» Records for the exercise
··········
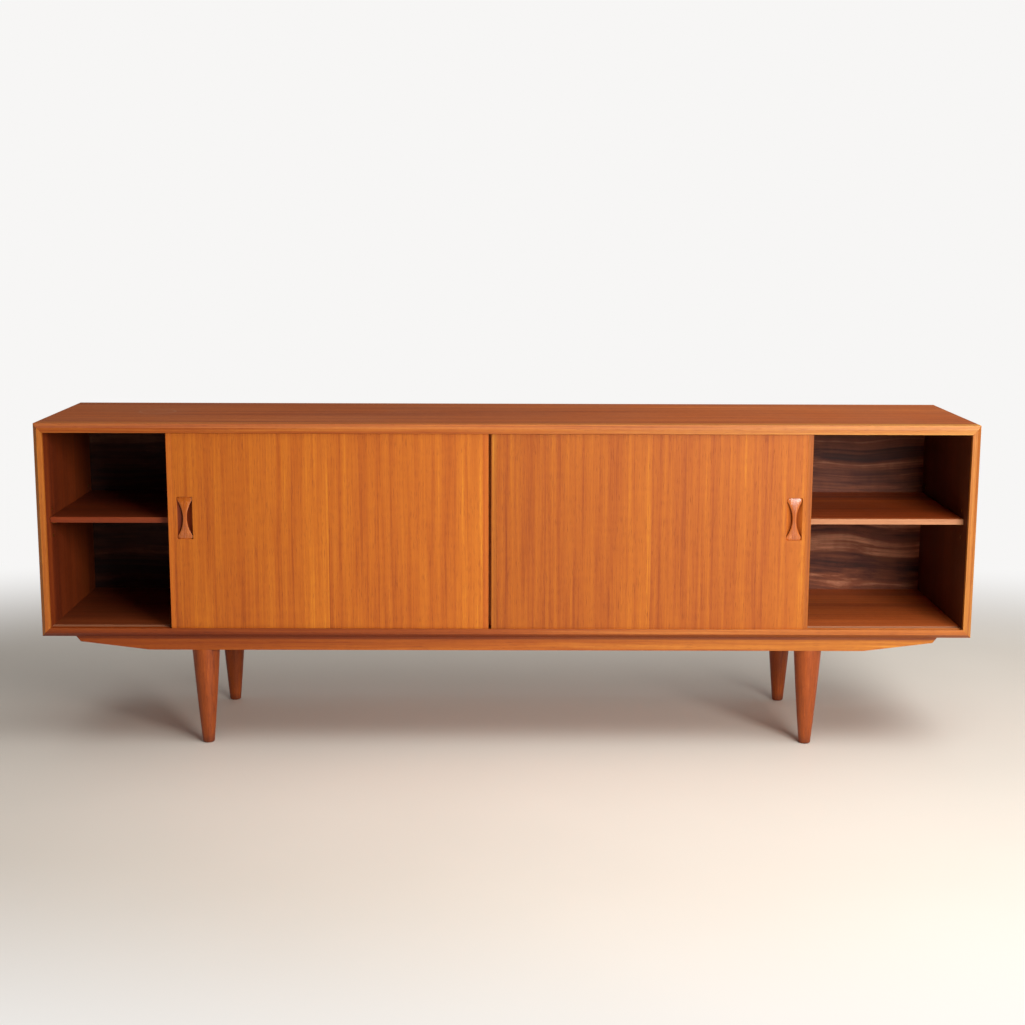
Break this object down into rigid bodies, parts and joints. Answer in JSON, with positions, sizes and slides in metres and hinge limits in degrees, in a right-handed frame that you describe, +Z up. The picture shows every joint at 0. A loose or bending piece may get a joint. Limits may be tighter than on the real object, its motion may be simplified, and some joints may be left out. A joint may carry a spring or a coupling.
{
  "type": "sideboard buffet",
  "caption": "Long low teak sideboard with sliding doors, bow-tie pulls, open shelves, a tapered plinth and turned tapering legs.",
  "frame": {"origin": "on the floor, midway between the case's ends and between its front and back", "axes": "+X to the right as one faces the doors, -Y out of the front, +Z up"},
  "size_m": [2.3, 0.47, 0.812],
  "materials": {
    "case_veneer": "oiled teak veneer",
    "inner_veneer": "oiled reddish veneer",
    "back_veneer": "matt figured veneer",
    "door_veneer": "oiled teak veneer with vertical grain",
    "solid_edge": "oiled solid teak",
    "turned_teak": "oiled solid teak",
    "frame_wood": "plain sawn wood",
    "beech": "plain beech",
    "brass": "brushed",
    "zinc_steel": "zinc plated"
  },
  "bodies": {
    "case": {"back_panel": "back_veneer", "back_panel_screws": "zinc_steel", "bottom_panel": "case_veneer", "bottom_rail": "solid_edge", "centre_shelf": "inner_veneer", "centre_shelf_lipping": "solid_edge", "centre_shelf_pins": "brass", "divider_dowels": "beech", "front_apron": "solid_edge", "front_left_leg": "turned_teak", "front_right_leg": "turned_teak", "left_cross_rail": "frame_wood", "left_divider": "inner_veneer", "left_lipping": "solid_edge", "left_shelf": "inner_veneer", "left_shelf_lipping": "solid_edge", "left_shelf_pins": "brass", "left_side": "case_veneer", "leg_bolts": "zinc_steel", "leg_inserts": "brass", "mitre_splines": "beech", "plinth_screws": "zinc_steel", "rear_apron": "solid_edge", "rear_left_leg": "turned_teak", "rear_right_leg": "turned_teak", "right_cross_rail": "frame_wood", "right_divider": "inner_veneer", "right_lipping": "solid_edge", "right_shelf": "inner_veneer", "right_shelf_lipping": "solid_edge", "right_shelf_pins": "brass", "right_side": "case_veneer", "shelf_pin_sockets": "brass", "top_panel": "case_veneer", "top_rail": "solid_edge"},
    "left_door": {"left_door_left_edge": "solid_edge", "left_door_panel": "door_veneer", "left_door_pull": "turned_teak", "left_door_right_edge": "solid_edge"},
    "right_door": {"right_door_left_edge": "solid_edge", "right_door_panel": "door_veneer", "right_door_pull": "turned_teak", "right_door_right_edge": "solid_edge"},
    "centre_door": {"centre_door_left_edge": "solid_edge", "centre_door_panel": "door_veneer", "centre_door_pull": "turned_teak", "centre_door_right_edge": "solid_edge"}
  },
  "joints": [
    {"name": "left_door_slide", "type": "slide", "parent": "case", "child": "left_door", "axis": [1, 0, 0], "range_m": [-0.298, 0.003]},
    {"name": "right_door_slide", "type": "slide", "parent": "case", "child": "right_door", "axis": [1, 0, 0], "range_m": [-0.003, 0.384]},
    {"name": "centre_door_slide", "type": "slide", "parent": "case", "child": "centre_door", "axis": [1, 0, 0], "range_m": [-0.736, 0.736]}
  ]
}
··········
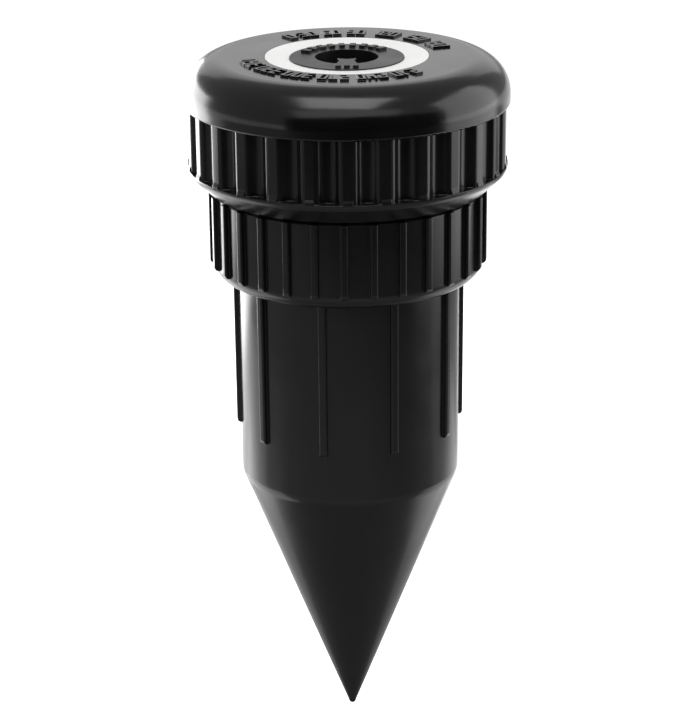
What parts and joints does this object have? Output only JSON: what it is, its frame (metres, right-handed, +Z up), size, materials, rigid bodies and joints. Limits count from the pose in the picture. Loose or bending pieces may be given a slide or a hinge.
··········
» Goal
Where does the word "picture" appear? Return each line that holds it.

» The output
Break this object down into rigid bodies, parts and joints. Answer in JSON, with positions, sizes and slides in metres and hinge limits in degrees, in a right-handed frame that you describe, +Z up. The picture shows every joint at 0. A loose or bending piece may get a joint. Limits may be tighter than on the real object, its motion may be simplified, and some joints may be left out. A joint may carry a spring or a coupling.
What parts and joints does this object have? Output only JSON: what it is, its frame (metres, right-handed, +Z up), size, materials, rigid bodies and joints. Limits count from the pose in the picture. Loose or bending pieces may be given a slide or a hinge.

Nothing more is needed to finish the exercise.